Polarization of high-energy emissions from the Crab pulsar

TL;DR

This paper models high-energy polarization emissions from the Crab pulsar using an extended outer gap framework, successfully explaining observed light curves, spectra, and polarization features by considering secondary and tertiary pair contributions.

Contribution

It introduces an updated outer gap model that accounts for polarization and emission features, aligning theoretical predictions with optical polarization observations of the Crab pulsar.

Findings

Secondary pairs explain main light curve features

Tertiary pairs contribute to bridge emissions

Model reproduces polarization behavior and energy dependence

Abstract

We investigate polarization of high-energy emissions from the Crab pulsar in the frame work of the outer gap accelerator, following previous works of Cheng and coworkers.

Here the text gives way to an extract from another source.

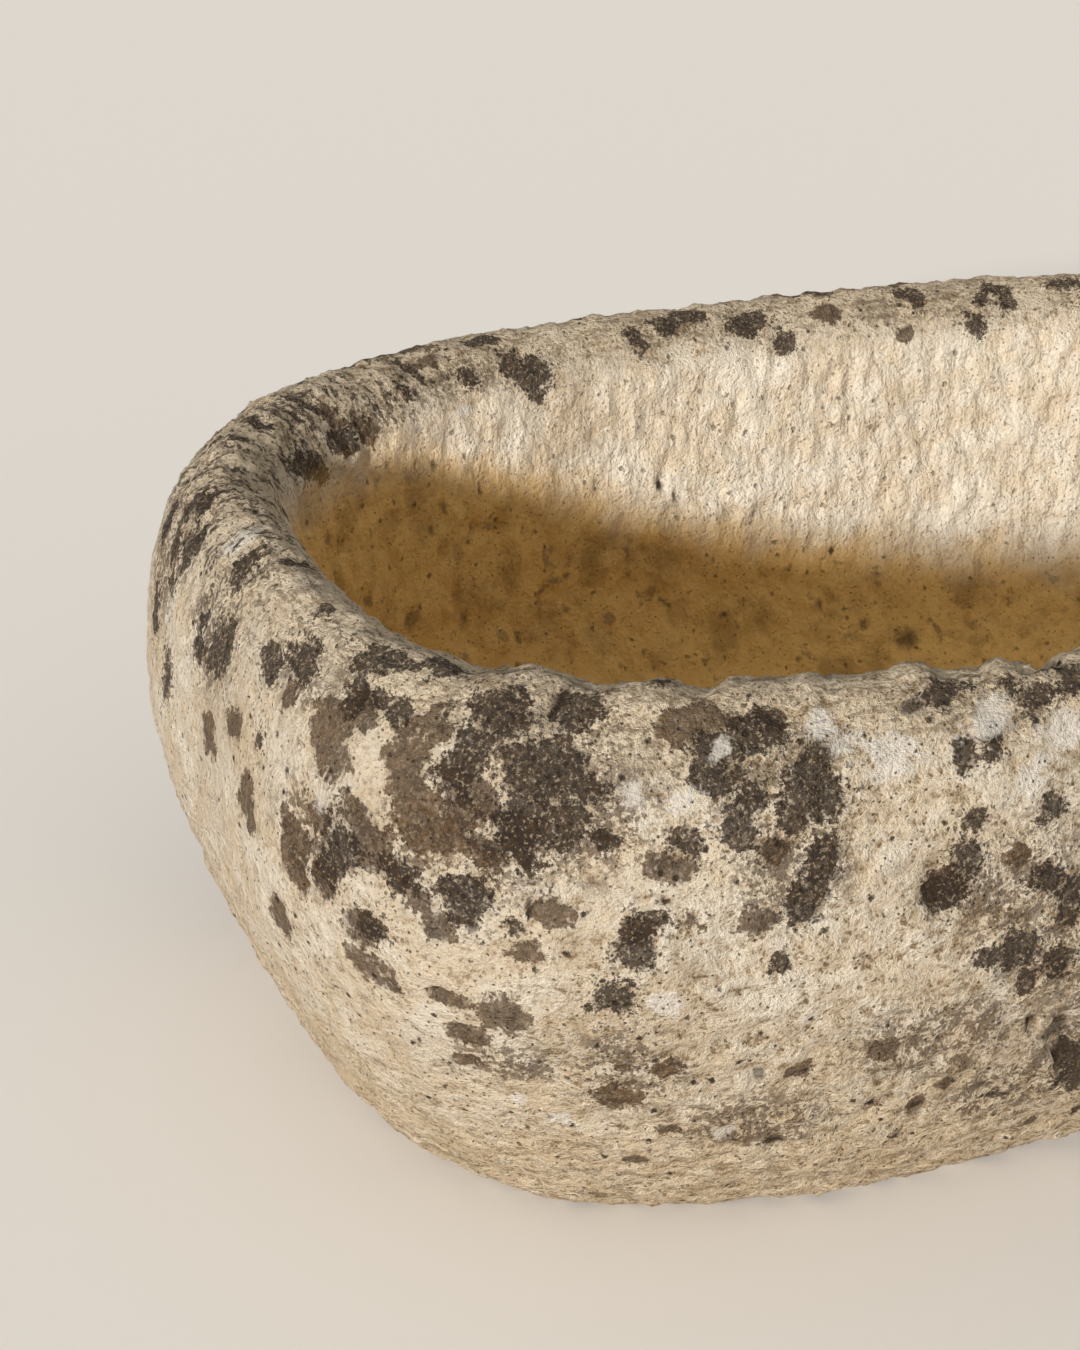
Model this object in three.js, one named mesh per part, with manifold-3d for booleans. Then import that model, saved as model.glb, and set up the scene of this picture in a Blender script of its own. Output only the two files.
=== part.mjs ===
// A stone jardiniere: a long rounded trough carved by hand from one block of shelly limestone, and the
// turned oak bung that closes the drain hole in its floor.
//
// Millimetres, +Z up. The origin is on the ground under the middle of the trough. +X runs along its
// length.

import * as THREE from "three";
import { mergeVertices } from "three/addons/utils/BufferGeometryUtils.js";
import Module from "manifold-3d";

// The block. Its belly is the widest line round it, and its crest the highest.
const BELLY_LENGTH = 767;
const BELLY_WIDTH = 487;
const CREST_HEIGHT = 250;
const BELLY_HEIGHT = 151;

// How far the crest and the foot lie inside the belly, at the ends and along the sides.
const CREST_INSET_AT_ENDS = 33;
const CREST_INSET_AT_SIDES = 32;
const FOOT_INSET_AT_ENDS = 72;
const FOOT_INSET_AT_SIDES = 62;

// The basin. A rounded lip runs down from the crest to a wall that leans in, and a cove joins the
// wall to the floor.
const LIP_RUN = 28;
const LIP_DROP = 36;
const WALL_LEAN = 14;
const COVE_RUN = 72;
const COVE_RISE = 72;
const FLOOR_THICKNESS = 58;

// The plan of each line is a superellipse: 2 is an ellipse, and a larger number is squarer.
const FOOT_SQUARENESS = 3.13;
const BELLY_SQUARENESS = 3.25;
const CREST_SQUARENESS = 3.01;
const FLOOR_SQUARENESS = 2.6;

// The curve from the foot up to the belly, in the same way: 1 is a straight slope, 2 a quarter ellipse.
const UNDERSIDE_FULLNESS = 1.48;

// The block is not true. Its left end and its front stand higher than its middle, its right end and
// its back as much lower, and both ends bow towards the front.
const LEFT_END_RISE = 3;
const FRONT_RISE = 3;
const END_BOW = 18;

// The drain hole, by its diameter at the floor and how much less it is at the foot, and its turned
// bung. The head is what a hand pulls.
const DRAIN_DIAMETER = 44;
const DRAIN_TAPER = 10;
const BUNG_SEAT_GAP = 0.3;
const BUNG_RECESS = 5;
const BUNG_CHAMFER = 2;
const BUNG_SHOULDER_HEIGHT = 5;
const BUNG_NECK_DIAMETER = 24;
const BUNG_NECK_HEIGHT = 12;
const BUNG_HEAD_DIAMETER = 36;
const BUNG_HEAD_HEIGHT = 18;

// Cuts run this far past the faces that they go through.
const OVERRUN = 20;

// Facets.
const COLUMNS = 96;
const UNDERSIDE_COURSES = 10;
const SHOULDER_COURSES = 9;
const LIP_COURSES = 6;
const WALL_COURSES = 3;
const COVE_COURSES = 7;
const TURNED_SIDES = 32;
const CURVE_STEPS = 5;

// A course is one ring of stone at one height. This gives its points, anticlockwise from above.
function courseRing({ halfLength, halfWidth, squareness, height }) {
  const ring = [];
  for (let column = 0; column < COLUMNS; column += 1) {
    const angle = (column / COLUMNS) * Math.PI * 2;
    const along = Math.cos(angle);
    const across = Math.sin(angle);
    const power = Math.abs(along) ** squareness + Math.abs(across) ** squareness;
    const reach = power ** (-1 / squareness);
    ring.push(outOfTrue(halfLength * along * reach, halfWidth * across * reach, height));
  }
  return ring;
}

// Moves a point of a true, symmetrical block to where it lies on this one.
function outOfTrue(x, y, z) {
  const along = x / (BELLY_LENGTH / 2);
  const across = y / (BELLY_WIDTH / 2);
  const rise = -LEFT_END_RISE * along - FRONT_RISE * across;
  return [x, y - END_BOW * along ** 2, z * (1 + rise / CREST_HEIGHT)];
}

// The value a share of the way from one number to another.
function between(from, to, share) {
  return from + (to - from) * share;
}

// Every course of the block, from the foot up the outside, over the crest and down to the floor.
function troughCourses() {
  const belly = { length: BELLY_LENGTH / 2, width: BELLY_WIDTH / 2 };
  const foot = { length: belly.length - FOOT_INSET_AT_ENDS, width: belly.width - FOOT_INSET_AT_SIDES };
  const crest = { length: belly.length - CREST_INSET_AT_ENDS, width: belly.width - CREST_INSET_AT_SIDES };
  const wallTop = CREST_HEIGHT - LIP_DROP;
  const wallFoot = FLOOR_THICKNESS + COVE_RISE;
  const courses = [];
  const add = (halfLength, halfWidth, squareness, height) =>
    courses.push({ halfLength, halfWidth, squareness, height });

  for (let i = 0; i < UNDERSIDE_COURSES; i += 1) {
    const angle = (i / UNDERSIDE_COURSES) * (Math.PI / 2);
    const out = Math.sin(angle) ** (2 / UNDERSIDE_FULLNESS);
    const up = 1 - Math.cos(angle) ** (2 / UNDERSIDE_FULLNESS);
    add(
      between(foot.length, belly.length, out),
      between(foot.width, belly.width, out),
      between(FOOT_SQUARENESS, BELLY_SQUARENESS, out),
      BELLY_HEIGHT * up,
    );
  }
  for (let i = 0; i < SHOULDER_COURSES; i += 1) {
    const angle = (i / SHOULDER_COURSES) * (Math.PI / 2);
    const out = Math.cos(angle);
    add(
      between(crest.length, belly.length, out),
      between(crest.width, belly.width, out),
      between(CREST_SQUARENESS, BELLY_SQUARENESS, out),
      between(BELLY_HEIGHT, CREST_HEIGHT, Math.sin(angle)),
    );
  }
  for (let i = 0; i < LIP_COURSES; i += 1) {
    const angle = (i / LIP_COURSES) * (Math.PI / 2);
    const inset = LIP_RUN * Math.sin(angle);
    add(
      crest.length - inset,
      crest.width - inset,
      CREST_SQUARENESS,
      between(wallTop, CREST_HEIGHT, Math.cos(angle)),
    );
  }
  for (let i = 0; i < WALL_COURSES; i += 1) {
    const share = i / WALL_COURSES;
    const inset = LIP_RUN + WALL_LEAN * share;
    add(
      crest.length - inset,
      crest.width - inset,
      CREST_SQUARENESS,
      between(wallTop, wallFoot, share),
    );
  }
  for (let i = 0; i <= COVE_COURSES; i += 1) {
    const angle = (i / COVE_COURSES) * (Math.PI / 2);
    const inset = LIP_RUN + WALL_LEAN + COVE_RUN * (1 - Math.cos(angle));
    add(
      crest.length - inset,
      crest.width - inset,
      between(CREST_SQUARENESS, FLOOR_SQUARENESS, i / COVE_COURSES),
      between(wallFoot, FLOOR_THICKNESS, Math.sin(angle)),
    );
  }
  return courses;
}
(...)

The recent version of the outer gap, which extends from inside the null charge surface to the light cylinder, is used for examining the synchrotron radiations from the secondary and the tertiary pairs, which are produced outside the gap. We calculate the light curve, the spectrum and the polarization characteristics, simultaneously, by taking into account gyration motion of the particles. The polarization position angle curve and the polarization degree are calculated to compare with the Crab optical data. We demonstrate that the radiations from inside the null charge surface make outer-wing and off-pulse emissions in the light curve, and the tertiary pairs contribute to bridge emissions. The emissions from the secondary pairs explain the main features of the observed light curve and spectrum. On the other hand, both emissions from inside the null charge surface and from the tertiary pairs are required to explain the optical polarization behavior of the Crab pulsar. The energy dependence of the polarization features is expected by the present model. For the Crab pulsar, the polarization position angle curve indicates that the viewing angle of the observer measured from the rotational axis is greater than $90^{\circ}$.